The beans created by a configuration bean are available to all classes for autowiring. The configuration bean and all beans it creates are eligible for autowiring.
class Configuration extends AbstractInjectConfiguration {
@autowired AnotherClass field;
@bean AnotherConfiguration makeConfigurationBean() => new AnotherConfiguration();
}
@configuration class AnotherConfiguration {
@autowired Configuration baseConfiguration;
@bean AnotherClass makeBean() => new AnotherClass();
}
Autowiring
Autowiring allows a method, setter or field to be provided with a bean. Every bean and the AbstractInjectConfiguration subclass are eligible for autowiring.
Autowiring assigns by type. This is done by testing that the bean can be assigned to the autowired field. For example:
class ExampleClass {}
class ExampleSubClass extends ExampleClass {}
class ExampleMixin extends Object with ExampleClass {}
class Configuration extends AbstractInjectConfiguration {
@bean ExampleSubClass makeBean() => new ExampleSubClass();
// This will get autowired
@autowired ExampleClass field;
// This will NOT get autowired - ExampleSubClass is not assignable to ExampleMixin
@autowired ExampleMixin mixinField;
}
When you define a method or setter as autowired all of the parameters will be set to the appropriate bean and then the method will be invoked. For example:
class Configuration extends AbstractInjectConfiguration {
@bean ExampleSubClass makeBean() => new ExampleSubClass();
@bean ExampleMixin makeMixin() => new ExampleMixin();
// This will get invoked with autowired arguments
@autowired void autowiredMethod(ExampleSubClass bean, ExampleMixin mixin) {}
// This will also get invoked with autowired arguments
@autowired set mixin(ExampleMixin mixin) {}
// This will NOT get invoked - both beans can be assigned to the parameter
@autowired void ambiguousMethod(ExampleClass bean) {}
}
When there are multiple beans that can be assigned to an autowired field then the autowiring fails. If there are no beans then the autowiring also fails. When the autowiring fails an exception is thrown. If you want a field to be assigned only if a bean is available then you can set it to optional:
class Configuration extends AbstractInjectConfiguration {
// This will not get invoked - but that will not throw an exception
@Autowired(required: false) void missingBean(ExampleClass bean) {}
}
When there are multiple beans that match a field you can indicate a preferred bean. This is covered in the next section.

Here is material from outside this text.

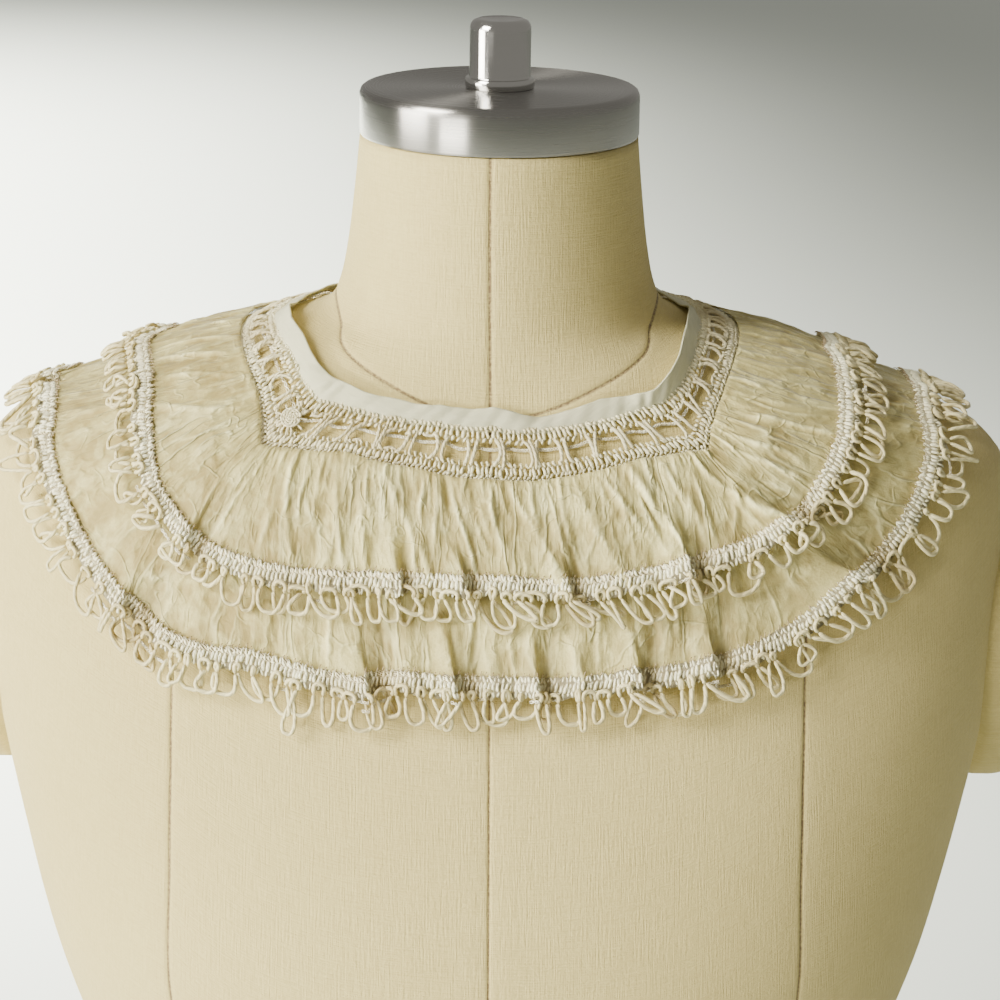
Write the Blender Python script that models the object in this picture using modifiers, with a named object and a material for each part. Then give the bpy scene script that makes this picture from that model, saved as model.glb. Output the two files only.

Being Specific with Primary and Qualifier
Multiple beans cannot be assigned to an autowired field. When there are multiple beans that match a field there are two ways to indicate a preferred bean. If there is a single preferred bean then the autowiring can proceed.
The first way is to change the bean to indicate that it is preferred. This is done using the primary annotation:
class ExampleClass {}
class Configuration extends AbstractInjectConfiguration {
@bean @primary ExampleClass primaryBean() => new ExampleClass();
@bean ExampleClass bean() => new ExampleClass();
// This is autowired with the bean created by primaryBean
@autowired ExampleClass field;
}
The second way is to change the autowired field to indicate which bean is preferred. This is done by naming the bean and using the qualifier annotation:
class Configuration extends AbstractInjectConfiguration {
@Bean(name="chosen") ExampleClass preferredBean() => new ExampleClass()
@bean ExampleClass bean() => new ExampleClass();
// This is autowired with the bean created by preferredBean
@autowired @Qualifier("chosen") ExampleClass field;
// For methods you need to add the Qualifier to the parameter
@autowired void method(@Qualifier("chosen") ExampleClass argument) {}
// Setters also need the Qualifier on the parameter
@autowired set value(@Qualifier("chosen") ExampleClass argument) {}
}
Beans are automatically assigned names based on the name of the method that creates them. If the name starts with get, make or build then that is removed. The first letter of the name is changed to lower case. For example:
class Configuration extends AbstractInjectConfiguration {
// The name is set, so the method name is not inspected
@Bean(name="namedBean") String notInspected() => "Named Bean";
// The method name starts with get so the bean name is firstBean
@bean String getFirstBean() => "First Bean";
// The method name starts with make so the bean name is secondBean
@bean String makeSecondBean() => "Second Bean";
// The method name starts with build so the bean name is thirdBean
@bean String buildThirdBean() => "Third Bean";
// The method name starts with a capital letter so the bean name is fourthBean
@bean String FourthBean() => "Forth Bean";
// The bean name is fifthBean
@bean String fifthBean() => "Fifth Bean";
// This gets autowired without issue
@autowired void method(@Qualifier("namedBean") String value) {}
}
Post Construction Initialization
Some initialization must wait for all autowiring to be completed. When this is the case the PostConstruct annotation can be used to mark a method to be invoked once bean construction and autowiring has completed. For example:
class Configuration extends AbstractInjectConfiguration {
@postConstruct void initialize() {}
}
Every loaded bean will be searched for methods with this annotation when configure is called. The initialization method can take bean parameters, just like autowired methods:
class ExampleBean {
@postConstruct void initialize(String host) {}
}
class Configuration extends AbstractInjectConfiguration {
@bean String getHost() => "example.com";
@bean ExampleBean getBean() => new ExampleBean();
}
Example Code
Example code is available in the example directory.